R: Como todo menino, também quis ser jogador. Cheguei a jogar nas divisões de base de clubes pequenos do Rio de janeiro, como Bonsucesso e Olaria. Me profissionalizei e atuei no Boavista, de Portugal, onde tive como companheiros de equipe o lateral direito Bosingwa, campeão da Liga dos Campeões pelo Chelsea, em 2011/12, e o zagueiro Ricardo Costa, que disputou três Copas do Mundo pela seleção de Portugal. Depois que parei com o futebol, não conseguia me ver longe do que tanto amo e me formei em Educação Física. Também guardei todas as camisas da época de futebol. Mas com as peladas não podemos parar nunca. Se fico muito tempo sem jogar aquele futebolzinho começa a dar coceira, mau humor e dor de cabeça.

Você teve a oportunidades de jogar contra o Master do Flamengo, na Gávea. Como foi essa pelada histórica?
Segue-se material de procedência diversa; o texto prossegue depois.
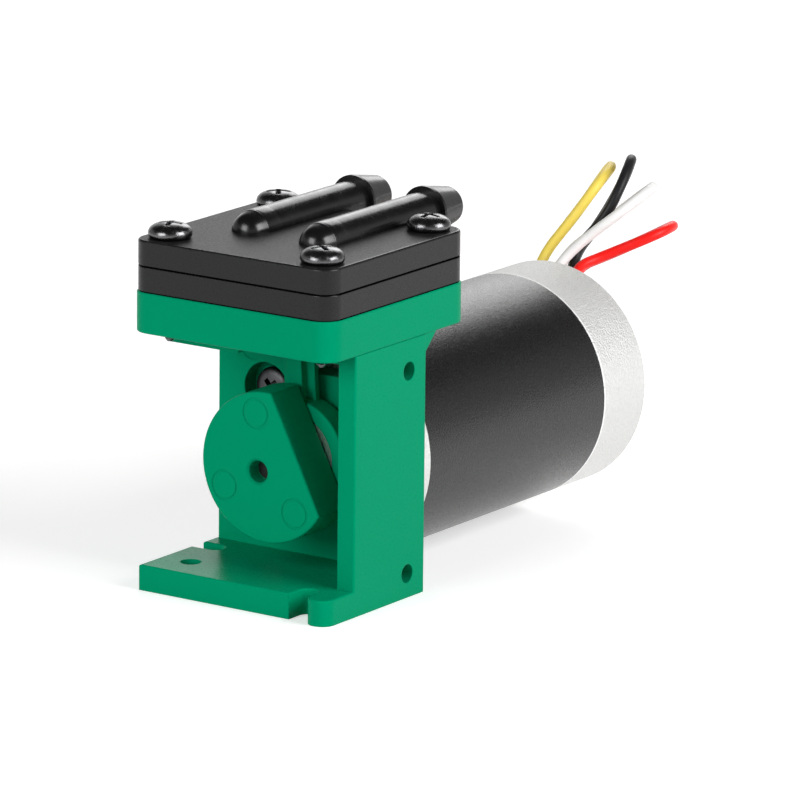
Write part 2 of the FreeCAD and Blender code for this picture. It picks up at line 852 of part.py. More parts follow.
# Each lead leaves its hole in the grommet, rises behind the motor, turns over away from
# the front and comes down to the floor beside the motor, where it lies to its cut end.
lead_exit_y = motor_end_y + grommet_lip
lead_floor_z = lead_r + lead_floor_lift
lead_routes = {
    "lead_yellow": [
        (-6.3, 77.6, 32.2),
        (-7.8, 81.3, 36.6),
        (-5.1, 84.5, 42.1),
        (-3.0, 87.5, 47.2),
        (-5.2, 94.5, 49.7),
        (-9.9, 99.0, 45.4),
        (-17.5, 102.5, 36.5),
        (-24.1, 102.9, 28.2),
        (-27.5, 101.0, 14.5),
        (-28.5, 92.5, 3.2),
        (-28.0, 80.5, lead_floor_z),
        (-29.5, 69.0, lead_floor_z + 0.1),
        (-29.0, 58.0, lead_floor_z),
    ],
    "lead_white": [
        (-3.7, 76.8, 32.2),
        (-2.8, 81.2, 38.0),
        (4.5, 86.6, 44.7),
        (3.9, 94.3, 45.9),
        (-1.8, 98.4, 42.5),
        (-11.7, 101.8, 35.6),
        (-19.7, 102.2, 28.8),
        (-23.5, 102.0, 14.5),
        (-25.3, 93.5, 3.2),
        (-24.6, 81.5, lead_floor_z),
        (-26.0, 70.0, lead_floor_z + 0.1),
        (-26.4, 59.0, lead_floor_z),
    ],
    "lead_black": [
        (-0.8, 79.0, 32.2),
        (-3.2, 83.3, 36.3),
        (-1.2, 85.9, 41.6),
        (0.6, 89.0, 46.6),
        (-2.1, 95.5, 49.5),
        (-6.4, 100.2, 45.0),
        (-13.5, 104.2, 36.2),
        (-19.3, 104.6, 28.1),
        (-20.5, 105.5, 15.0),
        (-21.8, 97.0, 3.2),
        (-21.6, 84.5, lead_floor_z),
        (-23.0, 73.0, lead_floor_z + 0.1),
        (-23.4, 62.0, lead_floor_z),
    ],
    "lead_red": [
        (1.6, 76.9, 31.9),
        (1.5, 82.2, 36.4),
        (8.4, 86.5, 40.0),
        (8.0, 94.3, 40.8),
        (2.1, 98.3, 37.6),
        (-7.9, 102.2, 32.4),
        (-15.4, 103.6, 25.6),
        (-18.2, 103.0, 13.5),
        (-18.8, 95.0, 3.2),
        (-18.6, 83.5, lead_floor_z),
        (-19.8, 72.5, lead_floor_z + 0.1),
        (-20.3, 61.5, lead_floor_z),
    ],
}

ceiling_z = plate_z + chamber_depth
rotor_core, rotor_magnet = rotor()
nodes = {
    "frame": frame(),
    "valve_plate": valve_plate(),
    "head_cover": head_cover(),
    "head_screws": head_screws(),
    "diaphragm": diaphragm(),
    "inlet_valve": umbrella_valve(-port_x, cover_z - valve_skin, -1),
    "outlet_valve": umbrella_valve(port_x, ceiling_z + valve_skin, 1),
    "port_seals": Part.makeCompound([seal_ring(-port_x, 0), seal_ring(port_x, 0)]),
    "motor_can": motor_can(),
    "motor_front_cap": front_cap(),
    "motor_rear_cap": rear_cap(),
    "motor_screws": motor_screws(),
    "front_bearing": ball_bearing(front_bearing_y),
    "rear_bearing": ball_bearing(rear_bearing_y),
    "stator_core": stator_core(),
    "stator_windings": stator_windings(),
    "circuit_board": tube_y(
        motor_r - cap_wall - board_edge_gap,
        motor_bearing_r + cap_wall + board_edge_gap,
        0,
        shaft_z,
        board_y,
        board_y + board_t,
    ),
    "lead_grommet": lead_grommet(),
    "motor_shaft": rod_y(
        shaft_r,
        0,
        shaft_z,
        disc_front_y + disc_hole_depth,
        motor_end_y - shaft_cover_gap,
    ),
    "rotor_core": rotor_core,
    "rotor_magnet": rotor_magnet,
    "crank_disc": crank_disc(),
    "crank_bearing_inner": crank_bearing_inner(),
    "crank_bearing_outer": crank_bearing_outer(),
    "connecting_rod": connecting_rod(),
    "pressure_plate": pressure_plate(),
    "diaphragm_screw": diaphragm_screw(),
}
for k, (name, route) in enumerate(lead_routes.items()):
    exit_x = lead_row_x + (k - 1.5) * lead_pitch
    points = [Vector(exit_x, lead_exit_y, lead_row_z)]
    nodes[name] = lead_tube(name, points + [Vector(*p) for p in route])

for name, shape in nodes.items():
    if not shape.isValid() or shape.Volume <= 0:
        print("check", name, shape.isValid(), shape.Volume)
    shape.exportStep("parts/" + name + ".step")
print(len(nodes), "nodes")
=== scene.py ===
# %% [markdown]
# # Dressing a diaphragm vacuum pump
# The solids of the pump come from its CAD source. Here each of them gets its finish, and what
# Blender makes better than CAD does is modelled again or added: the leads with their bared ends, the
# screws, the closed ends of the spouts, and dark bands of painted shade in the joints between the
# layers of the head.
# The solids are loaded as a fixed frame, so everything is measured in metres and sits where the CAD
# puts it.

# %% Load the solids
import math

import bmesh
import bpy
from mathutils import Matrix, Vector


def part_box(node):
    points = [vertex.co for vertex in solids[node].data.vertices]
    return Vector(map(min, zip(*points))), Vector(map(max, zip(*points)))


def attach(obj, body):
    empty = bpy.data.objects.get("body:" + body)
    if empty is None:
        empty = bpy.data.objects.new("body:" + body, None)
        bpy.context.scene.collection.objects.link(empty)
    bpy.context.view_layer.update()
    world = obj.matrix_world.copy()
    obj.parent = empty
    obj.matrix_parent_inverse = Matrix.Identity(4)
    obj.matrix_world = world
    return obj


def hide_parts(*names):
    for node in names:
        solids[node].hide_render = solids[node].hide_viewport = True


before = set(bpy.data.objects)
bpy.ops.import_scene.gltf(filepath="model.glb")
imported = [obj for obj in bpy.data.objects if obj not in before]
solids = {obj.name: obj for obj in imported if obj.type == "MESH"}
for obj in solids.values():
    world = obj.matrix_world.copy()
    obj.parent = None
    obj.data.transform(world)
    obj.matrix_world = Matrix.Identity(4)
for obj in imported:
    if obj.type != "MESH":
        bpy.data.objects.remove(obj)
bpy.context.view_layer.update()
mm = 0.001
scene = bpy.context.scene
scene.view_settings.view_transform = "Standard"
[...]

R: Nem me fale! Não tem preço levar uma caneta do Adílio ou um elástico do Júlio Cesar Uri Gueller! Olhava para um lado vinha o Nélio, para o outro Gilmar Popoca, daí vinha Marquinhos, Renato Carioca, Leandro Ávila, não sabia se corria atrás deles ou batia palmas. Mas só de ter o privilégio de pisar naquele local sagrado já foi uma sensação incrível. Sem falar em poder ajudar na estruturação do Departamento de Futebol Master do Clube com craques que nos deram tantas alegrias.

Por ser um flamenguista apaixonado, a camisa do Vasco vale menos para você, ou no universo dos colecionadores não tem essa?

R: Tem colecionadores que dizem ‘aqui não entra camisa de rival’. Não penso assim, tenho grande respeito e admiração pela história do Vasco da Gama. Meu pai é vascaíno, meu melhor amigo jogou no Vasco e o Romário, meu maior ídolo, me fez ter mais de 30 camisas do Vasco.

Como um bom colecionador, imagino que você tenha alguma história engraçada envolvendo procura de camisas… Alguma camisa que você queria muito, algum outro colecionador oferecendo…

R: Com o tempo, a minha primeira camisa do Flamengo de 1985 desfiou e acabei perdendo. Depois de 25 anos, consegui encontrar outra do mesmo modelo! Descobri que um amigão tinha essa camisa. Se tem uma coisa que aprendi durante todos esses anos é que aquela camisa que a gente sonha ter, um dia aparece.